Em São Paulo, a participação da ONG na Parada provocou a reação de grupos conservadores, conforme relatou nota divulgada pela direção da organização: “Fotos e vídeos do nosso bloco, do nosso estandarte, das famílias e das crianças e adolescentes que estiveram conosco estão sendo usados por páginas conservadoras e de políticos que atacam a nossa organização, bem como as famílias e as crianças e adolescentes trans, incitando o ódio, a discriminação e a violência contra essa população, que merece ser protegida e respeitada, como todas as outras pessoas. Membros da entidade também vêm recebendo diversos ataques e ameaças em razão da mobilização desinformada”.

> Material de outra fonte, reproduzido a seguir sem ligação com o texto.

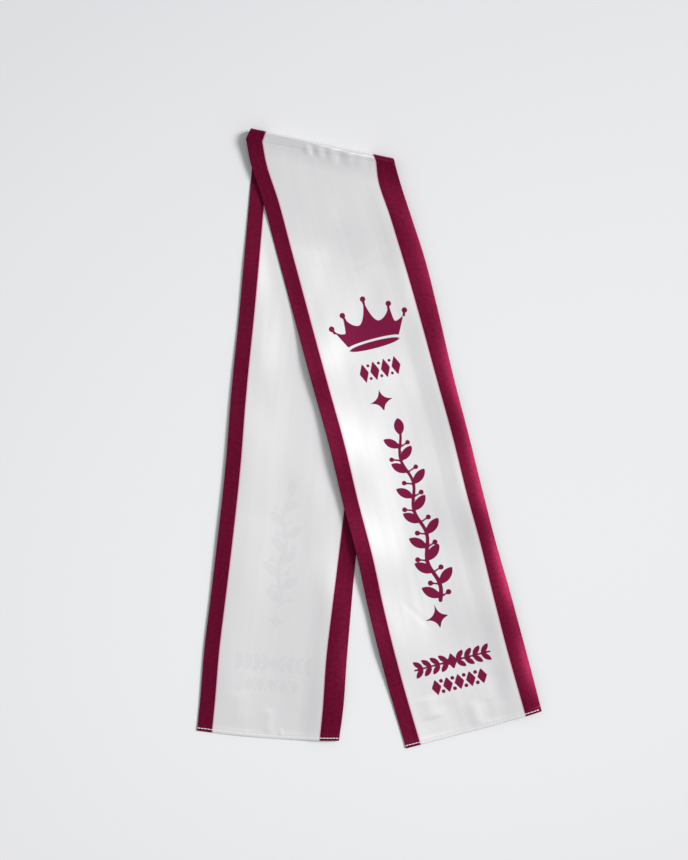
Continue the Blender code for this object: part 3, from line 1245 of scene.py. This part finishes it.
@dataclass
class ClothStrip:
    """One sewn strip of a leg as a thin closed shell on its solid's form."""

    leg: Leg
    strip: Strip
    finish: SatinFinish
    flat: Point
    edge_round: float = 0.5
    thinnest: float = 0.16
    lip: float = 0.55
    lip_depth: float = 0.7

    @property
    def node(self) -> str:
        """The CAD node that this strip stands for."""
        return f"{self.leg.name}_{self.strip.value}"

    def walls(self, sheet: Sheet) -> tuple[Array, Array]:
        """Thickness at each point: more in the hem, less at the outer edge and at the stitches.

        Args:
            sheet: The strip's grid.

        Returns:
            Millimetres of wall for each point, and for each row what they were without an edge or a stitch.
        """
        hem = 1.0 - smooth((sheet.from_hem - CLOTH.hem_depth) / CLOTH.hem_fade)
        usual = CLOTH.wall + CLOTH.hem_extra * hem
        groove = CLOTH.stitch_groove * bell((sheet.from_hem - CLOTH.stitch_line) / CLOTH.groove_half_width)
        lip = 1.0 - self.lip * (1.0 - smooth(sheet.from_hem / self.lip_depth))
        near = np.clip(self.strip.from_edge(sheet.cut) / self.edge_round, 0.0, 1.0)
        columns = self.thinnest + (1.0 - self.thinnest) * np.sqrt(1.0 - (1.0 - near) ** 2)
        return ((usual - groove) * lip)[:, None] * columns, usual[:, None]

    def build(self) -> tuple[bpy.types.Object, tuple[Array, Array]]:
        """Builds the strip's mesh with its UV map and its attributes.

        Returns:
            The object, and the points of its stitch line on its two faces.
        """
        sheet = self.leg.sheet(self.strip.columns())
        wall, usual = self.walls(sheet)
        normal = unit(np.cross(np.gradient(sheet.points, axis=1), np.gradient(sheet.points, axis=0)))
        normal = normal if sheet.hem_first else -normal
        first = sheet.points + normal * np.maximum(usual - wall, 0.0)[..., None] / 2.0
        second = first + normal * wall[..., None]
        edge = np.full(wall.shape, -PRINT_REACH)
        if self.strip is Strip.PANEL:
            edge = self.leg.print_edge(sheet.points[..., 0] + 1j * sheet.points[..., 1])
        row = int(np.argmin(np.abs(sheet.from_hem - CLOTH.stitch_line)))
        return closed_shell(self.node + "_cloth", first, second, sheet, edge), (first[row], second[row])


def closed_shell(name: str, first: Array, second: Array, sheet: Sheet, edge: Array) -> bpy.types.Object:
    """Makes a closed mesh of two grids and the rim between them.

    Args:
        name: The object's name.
        first: The outer face or underside, rows by columns.
        second: The face at the other side of the wall.
        sheet: The strip's grid, for its UV map.
        edge: Distance inside the print, for each point.

    Returns:
        The object.
    """
    index = np.arange(edge.size).reshape(edge.shape)
    corners = (index[:-1, :-1], index[:-1, 1:], index[1:, 1:], index[1:, :-1])
    quads = np.stack(corners, axis=-1).reshape(-1, 4)
    rims = []
    for side in (np.s_[0], np.s_[:, -1], np.s_[-1, ::-1], np.s_[::-1, 0]):
        a, b = index[side], index[side] + edge.size
        rims.append(np.stack([a[1:], a[:-1], b[:-1], b[1:]], axis=-1))
    faces = np.concatenate([quads, quads[:, ::-1] + edge.size, *rims])
    faces = faces if sheet.hem_first else faces[:, ::-1]
    points = np.concatenate([first.reshape(-1, 3), second.reshape(-1, 3)]) * MM
    mesh = bpy.data.meshes.new(name)
    mesh.from_pydata(points.tolist(), [], faces.tolist(), shade_flat=False)
    mesh.validate()
    where = np.stack(np.broadcast_arrays(sheet.cut[None, :], sheet.along[:, None]), axis=-1).reshape(-1, 2)
    uv = np.tile(where * MM, (2, 1))[faces.ravel()]
    mesh.uv_layers.new(name="cloth").data.foreach_set("uv", uv.ravel())
    backs = (0.0, 1.0) if sheet.hem_first else (1.0, 0.0)
    attributes = {"print_edge": np.tile(edge.ravel(), 2), "back": np.repeat(backs, edge.size)}
    for attribute, values in attributes.items():
        mesh.attributes.new(attribute, "FLOAT", "POINT").data.foreach_set("value", values)
    mesh.update()
    obj = put(name, mesh)
    deselect_all()
    obj.select_set(True)
    bpy.context.view_layer.objects.active = obj
    bpy.ops.object.shade_smooth_by_angle(angle=math.radians(SHARP_FROM))
    return obj


def put(name: str, data: bpy.types.ID) -> bpy.types.Object:
    """Puts a new object with the data into the scene."""
    obj = bpy.data.objects.new(name, data)
    bpy.context.scene.collection.objects.link(obj)
    return obj


def deselect_all() -> None:
    """Leaves nothing selected."""
    for obj in bpy.context.selected_objects:
        obj.select_set(False)


@dataclass
class HemStitches:
    """A row of lockstitches along a leg's hem."""

    leg: str
    pitch: float = 3.4
    length: float = 3.05
    half_width: float = 0.44
    half_height: float = 0.22
    sides: int = 8
    inset: Point = (1.9, 1.6)
    raised: Point = (0.2, 0.06)
    look_ahead: float = 0.8

    def model(self) -> bpy.types.Object:
        """Models one stitch a thousand times too large: a thread whose ends dip into the cloth.

        Returns:
            The stitch, along X.
        """
        deselect_all()
        bpy.ops.mesh.primitive_cylinder_add(
            vertices=self.sides,
            radius=self.half_width,
            depth=self.length * 0.55,
            rotation=(0.0, math.pi / 2.0, 0.0),
        )
        stitch = bpy.context.active_object
        bpy.ops.object.transform_apply(location=True, rotation=True, scale=True)
        bpy.ops.object.mode_set(mode="EDIT")
        bpy.ops.mesh.select_mode(type="FACE")
        for side in (-1.0, 1.0):
            for step, drop, size in ((0.14, 0.10, 0.86), (0.09, 0.22, 0.7)):
                bpy.ops.mesh.select_all(action="DESELECT")
                bpy.ops.object.mode_set(mode="OBJECT")
                ends = [face for face in stitch.data.polygons if face.normal.x * side > 0.9]
                furthest = max(ends, key=lambda face: face.center.x * side)
                furthest.select = True
                bpy.ops.object.mode_set(mode="EDIT")
                bpy.ops.mesh.extrude_region_move(
                    TRANSFORM_OT_translate={
                        "value": (side * self.length * step, 0.0, -drop * self.half_width * 3.0)
                    }
                )
                bpy.ops.transform.resize(value=(1.0, size, size))
        bpy.ops.object.mode_set(mode="OBJECT")
        for vertex in stitch.data.vertices:
            vertex.co.z *= self.half_height / self.half_width
        stitch.data.shade_smooth()
        return stitch

    def build(self, lines: list[tuple[Array, Array]]) -> bpy.types.Object:
        """Lays copies of the stitch along the hem on both faces.

        Args:
            lines: For each strip, from left to right, its stitch line's points on its two faces.

        Returns:
            All the stitches as one object.
        """
        model = self.model()
        corners = np.array([vertex.co for vertex in model.data.vertices])
        deselect_all()
        for points, outward, raised in zip(zip(*lines), (-1.0, 1.0), self.raised):
            line = np.concatenate(points) + np.array([0.0, 0.0, raised])
            steps = np.linalg.norm(np.diff(line, axis=0), axis=1)
            travelled = np.concatenate([[0.0], np.cumsum(steps)])
            for at in np.arange(self.inset[0], travelled[-1] - self.inset[1], self.pitch):
                here, nearby = (
                    np.array([np.interp(x, travelled, line[:, i]) for i in range(3)])
                    for x in (at, at + self.look_ahead)
                )
                along = unit(nearby - here)
                side = unit(np.cross((0.0, 0.0, outward), along))
                copy = model.copy()
                copy.data = model.data.copy()
                bpy.context.scene.collection.objects.link(copy)
                placed = here + corners @ np.stack([along, side, np.cross(along, side)])
                copy.data.vertices.foreach_set("co", (placed * MM).ravel())
                copy.select_set(True)
        bpy.data.objects.remove(model, do_unlink=True)
        bpy.context.view_layer.objects.active = copy
        bpy.ops.object.join()
        row = bpy.context.active_object
        row.name = f"{self.leg}_hem_stitches"
        row.data.name = row.name
        row.data.update()
        return row


@dataclass
class Sash:
    """The whole sash: two legs of three strips each, and the stitches of both hems."""

    cloth: dict[str, bpy.types.Object] = field(default_factory=dict)

    @staticmethod
    def strips() -> list[ClothStrip]:
        """The strips, each with the flat size that it was cut to, in metres."""
        finishes = (BURGUNDY_SATIN, WHITE_SATIN, BURGUNDY_SATIN)
        widths = (CLOTH.left_band * MM, CLOTH.white * MM, (CLOTH.full - CLOTH.right_seam) * MM)
        return [
            ClothStrip(leg, strip, finish, (width, length))
            for leg in (REAR, FRONT)
            for strip, finish, width, length in zip(Strip, finishes, widths, leg.flat_lengths)
        ]

    def build(self) -> None:
        """Builds and dresses every piece, hangs it on the root body and hides the CAD parts that the cloth
        stands for.
        """
        strips = self.strips()
        satins = {finish.slot: finish.material() for finish in (WHITE_SATIN, BURGUNDY_SATIN)}
        thread = THREAD.material()
        stitch_lines: dict[str, list[tuple[Array, Array]]] = {"rear": [], "front": []}
        for strip in strips:
            obj, lines = strip.build()
            obj.data.materials.append(satins[strip.finish.slot])
            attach(obj, "root")
            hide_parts(strip.node)
            self.cloth[strip.node] = obj
            stitch_lines[strip.leg.name].append(lines)
            log.info("%s: %d faces", obj.name, len(obj.data.polygons))
        for leg, lines in stitch_lines.items():
            stitches = HemStitches(leg).build(lines)
            stitches.data.materials.append(thread)
            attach(stitches, "root")
            self.cloth[f"{leg}_stitches"] = stitches
            log.info("%s: %d faces", stitches.name, len(stitches.data.polygons))


@dataclass(frozen=True)
class Softbox:
    """A soft square light that looks at a point of the board from an azimuth and an elevation."""

    name: str
    aim: Point
    azimuth: float
    elevation: float
    distance: float
    size: float
    spread: float
    power: float
    colour: Colour

    def add(self) -> None:
        """Adds the light."""
        target = np.array([*self.aim, 0.0])
        turn, rise = math.radians(self.azimuth), math.radians(self.elevation)
        towards = np.array([math.cos(rise) * math.cos(turn), math.cos(rise) * math.sin(turn), math.sin(rise)])
        data = bpy.data.lights.new(self.name, "AREA")
        data.shape = "SQUARE"
        data.size = self.size
        data.spread = math.radians(self.spread)
        data.energy = self.power
        data.color = self.colour
        light = put(self.name, data)
        light.location = target + self.distance * towards
        light.rotation_euler = (math.pi / 2.0 - rise, 0.0, turn + math.pi / 2.0)


@dataclass(frozen=True)
class Studio:
    """The board, the light and the camera straight above."""

    board_size: float = 6.0
    image_height: int = 860
    mm_per_pixel: float = 1.054
    view_centre: Point = (-26.6, 9.3)
    lens: float = 85.0
    sensor: float = 36.0
    key: Softbox = Softbox("key", (0.03, -0.14), 17.0, 42.0, 5.0, 2.2, 29.5, 14.3, (1.0, 0.997, 0.99))
    ambient: Colour = (0.444, 0.445, 0.456)

    def add_floor(self) -> None:
        """Adds the board that the sash lies on."""
        deselect_all()
        bpy.ops.mesh.primitive_plane_add(size=self.board_size, location=(0.0, 0.0, 0.0))
        floor = bpy.context.active_object
        floor.name = "studio_board"
        floor.data.materials.append(BOARD.material())

    def add_camera(self) -> None:
        """Adds the camera straight above the middle of the photograph."""
        data = bpy.data.cameras.new("camera")
        data.lens = self.lens
        data.sensor_width = self.sensor
        data.sensor_fit = "AUTO"
        camera = put("camera", data)
        height = self.image_height * self.mm_per_pixel * MM * self.lens / self.sensor
        camera.location = (self.view_centre[0] * MM, self.view_centre[1] * MM, height)
        bpy.context.scene.camera = camera

    def build(self) -> None:
        """Builds the whole studio."""
        scene = bpy.context.scene
        scene.view_settings.view_transform = "Standard"
        world = bpy.data.worlds.new("studio")
        world.use_nodes = True
        world.node_tree.nodes["Background"].inputs["Color"].default_value = (*self.ambient, 1.0)
        scene.world = world
        self.add_floor()
        self.key.add()
        self.add_camera()
        log.info("studio built")


def main() -> None:
    """Builds the sash and its studio."""
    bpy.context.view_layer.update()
    for build_group in (weave_group, shade_group, ink_group, dye_group):
        build_group()
    Sash().build()
    Studio().build()
    bpy.context.view_layer.update()
    log.info("sash built")


if __name__ == "__main__":
    logging.basicConfig(level=logging.INFO, format="%(name)s %(message)s")
    main()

Diante desses ataques, o jurídico da entidade anunciou que está coletando provas e tomará as medidas cabíveis “contra quem está propagando fake news e praticando crimes de injúria, calúnia, difamação, transfobia e incitação ao ódio e à violência”.

A atuação da Minha Criança Trans está dividida em cinco setores:

Acolhimento afetivo – Acolhimento de mães, pais e familiares que reconhecem ter uma criança ou adolescente trans ou convivendo com outras questões de gênero. O objetivo aqui é fortalecer emocionalmente os familiares para que estes possam acolher a identidade de gênero de suas crianças – além de orientar sobre os direitos fundamentais, questões burocráticas e adaptativas para que consigam lidar com as adversidades da melhor forma possível. Atualmente, a ONG trabalha com 428 famílias de diversas regiões do Brasil que reconhecem ter uma criança/adolescente trans. O seu lema é “você não está sozinha!”

Fomento de políticas públicas e advocacy – elaboração de projetos que visam a garantia de direitos e participação de movimentos sociais organizados para fomento de políticas públicas voltadas a crianças e adolescentes trans. Atualmente a ONG possui algumas ações civis públicas em parceria com escritórios de advocacia.

Diálogo nas escolas – trabalho para garantir a permanência saudável das crianças e adolescentes trans dentro do sistema educacional. Algumas escolas procuram a ONG para promover encontros com seus diretores, coordenadores, professores, estudantes e comunidade escolar para tratar de questões relacionadas ao acolhimento de estudantes trans e LGBTI+. Famílias que enfrentam problemas dentro do sistema educacional também recorrem à entidade para mediação de conflitos.

Psicologia responsável – profissionais da área estudam e buscam conhecimentos a fim de promover um atendimento ético, respeitoso e acolhedor para crianças e adolescentes trans e seus familiares. Trabalho de formação e acolhimento para profissionais de psicologia que buscam por conhecimento e supervisão no atendimento. Atendimento voluntário ou com valor social para famílias em situação de vulnerabilidade econômica.

Pesquisa e elaboração de dados – A partir da constatação de que a desinformação é um dos principais motivos que alimentam o preconceito e violência contra a população trans no Brasil, a entidade busca elucidar dados sobre esse recorte da população que é tão silenciado e sofre diariamente com preconceito e transfobia.